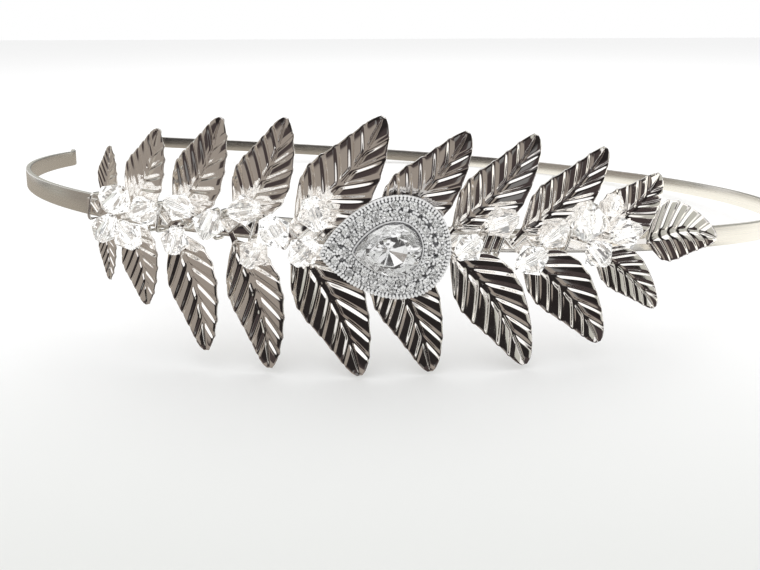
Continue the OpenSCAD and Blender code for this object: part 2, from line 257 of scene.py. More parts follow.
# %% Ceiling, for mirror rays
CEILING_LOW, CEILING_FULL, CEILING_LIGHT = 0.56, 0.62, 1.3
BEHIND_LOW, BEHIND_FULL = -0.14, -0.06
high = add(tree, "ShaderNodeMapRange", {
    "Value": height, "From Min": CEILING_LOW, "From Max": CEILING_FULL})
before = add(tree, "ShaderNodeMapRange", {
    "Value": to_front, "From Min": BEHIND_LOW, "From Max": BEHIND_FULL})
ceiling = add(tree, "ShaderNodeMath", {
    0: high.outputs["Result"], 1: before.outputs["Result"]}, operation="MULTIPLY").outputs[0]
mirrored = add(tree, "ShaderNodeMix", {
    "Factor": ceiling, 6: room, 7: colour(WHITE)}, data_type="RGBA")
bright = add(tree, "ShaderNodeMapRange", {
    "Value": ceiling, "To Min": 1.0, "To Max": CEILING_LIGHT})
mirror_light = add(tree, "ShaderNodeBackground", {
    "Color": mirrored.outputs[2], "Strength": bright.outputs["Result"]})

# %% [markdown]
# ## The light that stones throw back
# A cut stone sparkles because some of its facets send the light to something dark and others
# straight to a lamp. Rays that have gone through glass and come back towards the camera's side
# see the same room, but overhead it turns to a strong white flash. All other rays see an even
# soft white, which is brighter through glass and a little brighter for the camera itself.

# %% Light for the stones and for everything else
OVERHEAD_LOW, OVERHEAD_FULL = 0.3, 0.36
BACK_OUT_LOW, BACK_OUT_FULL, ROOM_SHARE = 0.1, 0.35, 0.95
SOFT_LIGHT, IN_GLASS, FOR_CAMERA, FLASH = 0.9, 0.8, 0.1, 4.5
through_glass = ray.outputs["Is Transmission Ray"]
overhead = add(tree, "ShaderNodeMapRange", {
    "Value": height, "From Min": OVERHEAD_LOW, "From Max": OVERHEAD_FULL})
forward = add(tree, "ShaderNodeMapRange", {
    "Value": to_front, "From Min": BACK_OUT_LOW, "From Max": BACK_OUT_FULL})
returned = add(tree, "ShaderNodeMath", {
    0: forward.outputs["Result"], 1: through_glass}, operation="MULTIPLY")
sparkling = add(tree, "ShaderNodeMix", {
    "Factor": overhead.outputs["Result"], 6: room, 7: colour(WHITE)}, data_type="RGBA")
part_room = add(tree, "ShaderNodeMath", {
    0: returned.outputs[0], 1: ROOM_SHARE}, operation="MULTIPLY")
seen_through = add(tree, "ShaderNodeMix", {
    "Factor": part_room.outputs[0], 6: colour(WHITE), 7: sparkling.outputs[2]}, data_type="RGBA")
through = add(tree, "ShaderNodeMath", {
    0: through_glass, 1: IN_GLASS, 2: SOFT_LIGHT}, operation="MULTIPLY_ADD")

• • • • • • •

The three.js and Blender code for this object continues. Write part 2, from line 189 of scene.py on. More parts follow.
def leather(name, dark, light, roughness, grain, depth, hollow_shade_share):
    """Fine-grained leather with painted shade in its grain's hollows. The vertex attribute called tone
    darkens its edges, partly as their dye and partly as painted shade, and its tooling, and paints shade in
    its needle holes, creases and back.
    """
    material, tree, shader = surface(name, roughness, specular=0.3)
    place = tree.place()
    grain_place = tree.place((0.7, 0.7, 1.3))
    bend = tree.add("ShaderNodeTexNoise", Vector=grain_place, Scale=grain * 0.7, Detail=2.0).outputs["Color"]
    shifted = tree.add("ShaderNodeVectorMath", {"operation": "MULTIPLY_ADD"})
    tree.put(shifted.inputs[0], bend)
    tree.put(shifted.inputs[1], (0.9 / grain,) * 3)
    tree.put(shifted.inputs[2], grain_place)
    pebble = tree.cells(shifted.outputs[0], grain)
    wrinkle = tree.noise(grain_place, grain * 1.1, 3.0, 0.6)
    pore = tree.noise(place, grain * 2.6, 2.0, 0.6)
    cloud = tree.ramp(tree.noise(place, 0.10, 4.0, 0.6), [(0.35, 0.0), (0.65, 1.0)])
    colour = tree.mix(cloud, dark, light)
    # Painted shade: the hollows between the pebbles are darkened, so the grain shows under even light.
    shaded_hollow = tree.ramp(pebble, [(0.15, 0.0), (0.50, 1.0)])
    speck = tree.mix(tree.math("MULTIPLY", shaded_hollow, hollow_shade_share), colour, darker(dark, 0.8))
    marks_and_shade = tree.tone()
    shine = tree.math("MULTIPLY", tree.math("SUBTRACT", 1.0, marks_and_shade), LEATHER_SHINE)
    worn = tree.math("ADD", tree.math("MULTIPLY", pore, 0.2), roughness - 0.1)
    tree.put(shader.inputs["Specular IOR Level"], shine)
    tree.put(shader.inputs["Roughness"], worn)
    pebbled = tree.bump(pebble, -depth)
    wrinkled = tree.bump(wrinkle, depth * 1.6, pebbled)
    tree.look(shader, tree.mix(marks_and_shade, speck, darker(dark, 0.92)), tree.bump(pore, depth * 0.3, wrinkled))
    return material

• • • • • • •

*What to work on*
Of the lines in this listing, how many contain "parts"? Reply with the number and nothing more.

*Exercise output*
2